THE EXERCISE ::
Exactly reproduce the lines that follow.

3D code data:
______
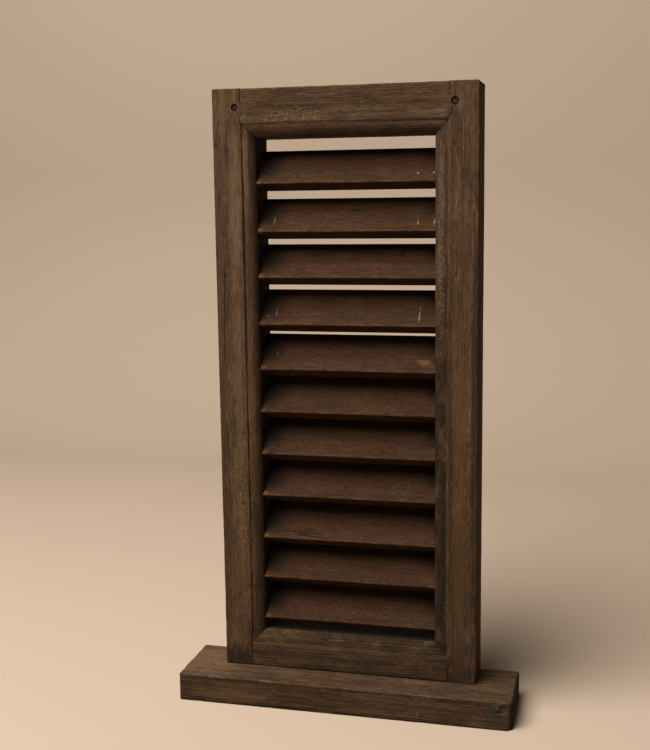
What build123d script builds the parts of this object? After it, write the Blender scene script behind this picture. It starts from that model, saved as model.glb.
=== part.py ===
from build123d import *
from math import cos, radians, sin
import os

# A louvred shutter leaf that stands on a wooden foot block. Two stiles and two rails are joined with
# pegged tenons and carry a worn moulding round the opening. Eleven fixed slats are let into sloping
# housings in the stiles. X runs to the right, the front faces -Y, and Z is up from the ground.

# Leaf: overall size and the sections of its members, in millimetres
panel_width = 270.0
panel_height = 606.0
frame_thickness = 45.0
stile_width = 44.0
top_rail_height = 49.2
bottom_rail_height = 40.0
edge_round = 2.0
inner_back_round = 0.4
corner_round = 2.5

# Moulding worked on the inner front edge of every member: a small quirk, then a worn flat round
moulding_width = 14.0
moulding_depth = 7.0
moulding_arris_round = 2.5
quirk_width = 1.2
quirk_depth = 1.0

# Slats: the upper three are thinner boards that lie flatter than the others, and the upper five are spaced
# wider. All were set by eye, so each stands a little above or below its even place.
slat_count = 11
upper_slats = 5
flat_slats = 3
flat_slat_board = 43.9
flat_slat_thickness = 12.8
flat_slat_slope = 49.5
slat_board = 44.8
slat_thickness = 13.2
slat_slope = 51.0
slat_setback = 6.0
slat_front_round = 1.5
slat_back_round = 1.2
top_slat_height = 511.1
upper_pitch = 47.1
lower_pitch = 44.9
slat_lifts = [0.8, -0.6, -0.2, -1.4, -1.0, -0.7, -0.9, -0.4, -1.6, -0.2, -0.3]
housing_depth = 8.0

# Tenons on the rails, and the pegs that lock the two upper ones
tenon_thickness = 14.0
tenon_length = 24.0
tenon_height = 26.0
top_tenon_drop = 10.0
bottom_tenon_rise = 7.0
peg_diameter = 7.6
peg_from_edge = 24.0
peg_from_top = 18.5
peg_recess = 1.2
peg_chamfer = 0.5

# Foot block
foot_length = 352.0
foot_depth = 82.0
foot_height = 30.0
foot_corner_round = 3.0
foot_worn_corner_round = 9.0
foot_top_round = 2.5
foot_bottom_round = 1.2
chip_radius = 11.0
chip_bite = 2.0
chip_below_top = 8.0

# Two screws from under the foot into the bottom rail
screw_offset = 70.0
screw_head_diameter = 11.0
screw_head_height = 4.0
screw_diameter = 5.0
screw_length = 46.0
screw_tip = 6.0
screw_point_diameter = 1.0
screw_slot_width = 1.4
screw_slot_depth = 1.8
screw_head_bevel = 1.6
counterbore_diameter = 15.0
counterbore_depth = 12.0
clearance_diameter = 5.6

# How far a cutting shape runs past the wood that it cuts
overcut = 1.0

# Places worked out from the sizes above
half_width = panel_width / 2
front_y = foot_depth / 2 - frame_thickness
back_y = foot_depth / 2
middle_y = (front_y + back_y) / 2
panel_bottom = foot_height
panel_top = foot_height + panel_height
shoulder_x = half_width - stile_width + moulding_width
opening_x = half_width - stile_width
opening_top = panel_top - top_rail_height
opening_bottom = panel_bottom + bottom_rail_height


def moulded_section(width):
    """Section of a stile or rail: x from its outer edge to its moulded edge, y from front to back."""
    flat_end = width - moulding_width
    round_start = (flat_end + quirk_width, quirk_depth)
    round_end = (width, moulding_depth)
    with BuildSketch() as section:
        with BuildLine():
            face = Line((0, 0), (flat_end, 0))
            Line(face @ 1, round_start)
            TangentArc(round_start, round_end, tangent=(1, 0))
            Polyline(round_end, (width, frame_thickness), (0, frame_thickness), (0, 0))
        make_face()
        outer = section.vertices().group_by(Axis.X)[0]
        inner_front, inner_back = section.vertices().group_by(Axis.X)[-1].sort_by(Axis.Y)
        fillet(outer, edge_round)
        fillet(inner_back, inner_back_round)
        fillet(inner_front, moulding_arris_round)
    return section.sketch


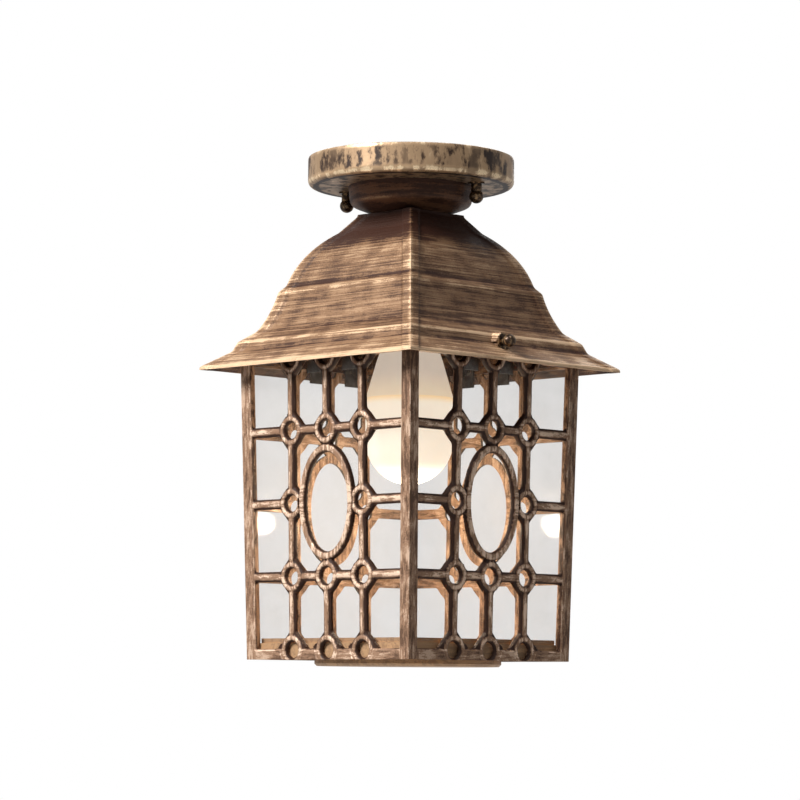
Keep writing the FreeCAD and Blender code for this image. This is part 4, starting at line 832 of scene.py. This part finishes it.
______
SOLUTION TO THIS EXERCISE ::
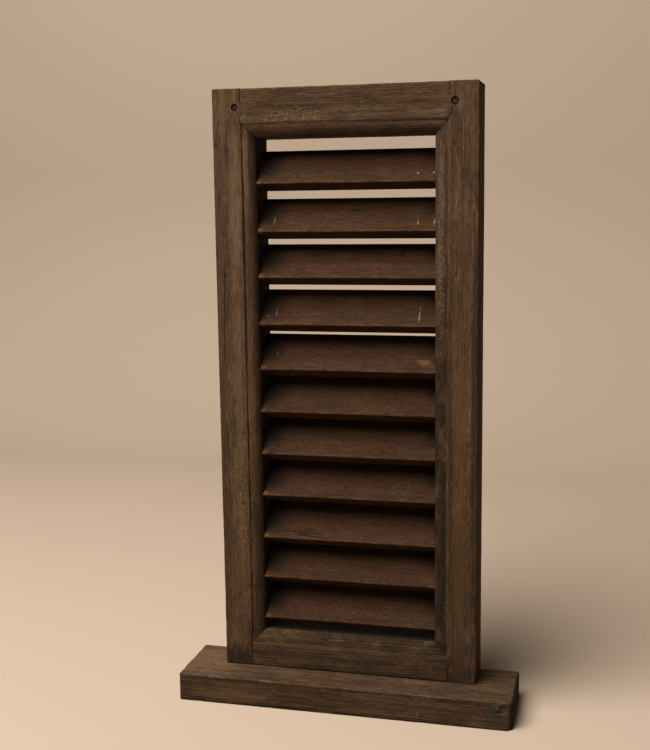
What build123d script builds the parts of this object? After it, write the Blender scene script behind this picture. It starts from that model, saved as model.glb.
=== part.py ===
from build123d import *
from math import cos, radians, sin
import os

# A louvred shutter leaf that stands on a wooden foot block. Two stiles and two rails are joined with
# pegged tenons and carry a worn moulding round the opening. Eleven fixed slats are let into sloping
# housings in the stiles. X runs to the right, the front faces -Y, and Z is up from the ground.

# Leaf: overall size and the sections of its members, in millimetres
panel_width = 270.0
panel_height = 606.0
frame_thickness = 45.0
stile_width = 44.0
top_rail_height = 49.2
bottom_rail_height = 40.0
edge_round = 2.0
inner_back_round = 0.4
corner_round = 2.5

# Moulding worked on the inner front edge of every member: a small quirk, then a worn flat round
moulding_width = 14.0
moulding_depth = 7.0
moulding_arris_round = 2.5
quirk_width = 1.2
quirk_depth = 1.0

# Slats: the upper three are thinner boards that lie flatter than the others, and the upper five are spaced
# wider. All were set by eye, so each stands a little above or below its even place.
slat_count = 11
upper_slats = 5
flat_slats = 3
flat_slat_board = 43.9
flat_slat_thickness = 12.8
flat_slat_slope = 49.5
slat_board = 44.8
slat_thickness = 13.2
slat_slope = 51.0
slat_setback = 6.0
slat_front_round = 1.5
slat_back_round = 1.2
top_slat_height = 511.1
upper_pitch = 47.1
lower_pitch = 44.9
slat_lifts = [0.8, -0.6, -0.2, -1.4, -1.0, -0.7, -0.9, -0.4, -1.6, -0.2, -0.3]
housing_depth = 8.0

# Tenons on the rails, and the pegs that lock the two upper ones
tenon_thickness = 14.0
tenon_length = 24.0
tenon_height = 26.0
top_tenon_drop = 10.0
bottom_tenon_rise = 7.0
peg_diameter = 7.6
peg_from_edge = 24.0
peg_from_top = 18.5
peg_recess = 1.2
peg_chamfer = 0.5

# Foot block
foot_length = 352.0
foot_depth = 82.0
foot_height = 30.0
foot_corner_round = 3.0
foot_worn_corner_round = 9.0
foot_top_round = 2.5
foot_bottom_round = 1.2
chip_radius = 11.0
chip_bite = 2.0
chip_below_top = 8.0

# Two screws from under the foot into the bottom rail
screw_offset = 70.0
screw_head_diameter = 11.0
screw_head_height = 4.0
screw_diameter = 5.0
screw_length = 46.0
screw_tip = 6.0
screw_point_diameter = 1.0
screw_slot_width = 1.4
screw_slot_depth = 1.8
screw_head_bevel = 1.6
counterbore_diameter = 15.0
counterbore_depth = 12.0
clearance_diameter = 5.6

# How far a cutting shape runs past the wood that it cuts
overcut = 1.0

# Places worked out from the sizes above
half_width = panel_width / 2
front_y = foot_depth / 2 - frame_thickness
back_y = foot_depth / 2
middle_y = (front_y + back_y) / 2
panel_bottom = foot_height
panel_top = foot_height + panel_height
shoulder_x = half_width - stile_width + moulding_width
opening_x = half_width - stile_width
opening_top = panel_top - top_rail_height
opening_bottom = panel_bottom + bottom_rail_height


def moulded_section(width):
    """Section of a stile or rail: x from its outer edge to its moulded edge, y from front to back."""
    flat_end = width - moulding_width
    round_start = (flat_end + quirk_width, quirk_depth)
    round_end = (width, moulding_depth)
    with BuildSketch() as section:
        with BuildLine():
            face = Line((0, 0), (flat_end, 0))
            Line(face @ 1, round_start)
            TangentArc(round_start, round_end, tangent=(1, 0))
            Polyline(round_end, (width, frame_thickness), (0, frame_thickness), (0, 0))
        make_face()
        outer = section.vertices().group_by(Axis.X)[0]
        inner_front, inner_back = section.vertices().group_by(Axis.X)[-1].sort_by(Axis.Y)
        fillet(outer, edge_round)
        fillet(inner_back, inner_back_round)
        fillet(inner_front, moulding_arris_round)
    return section.sketch


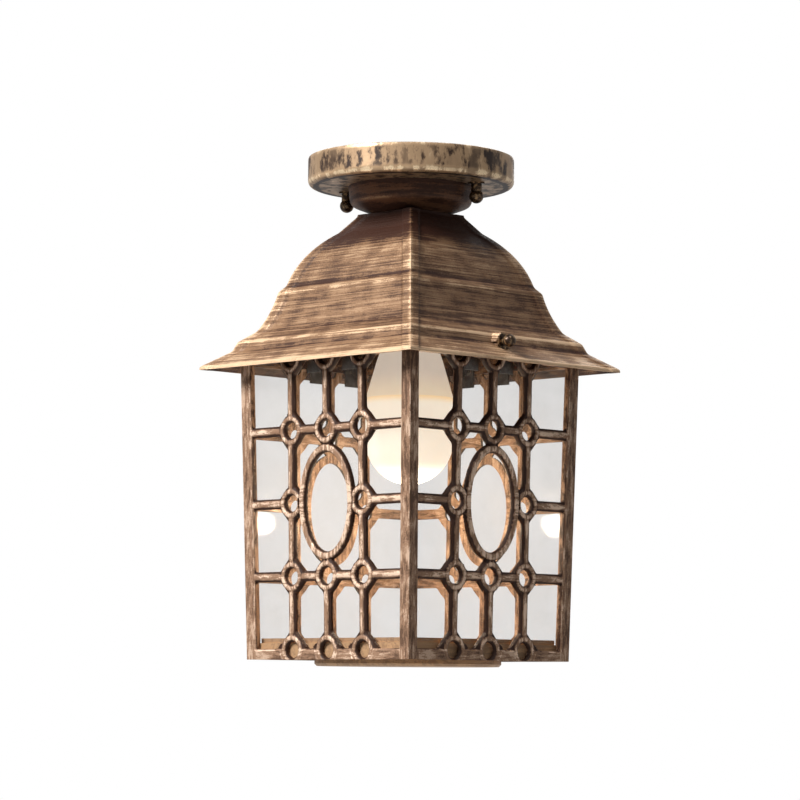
Keep writing the FreeCAD and Blender code for this image. This is part 4, starting at line 832 of scene.py. This part finishes it.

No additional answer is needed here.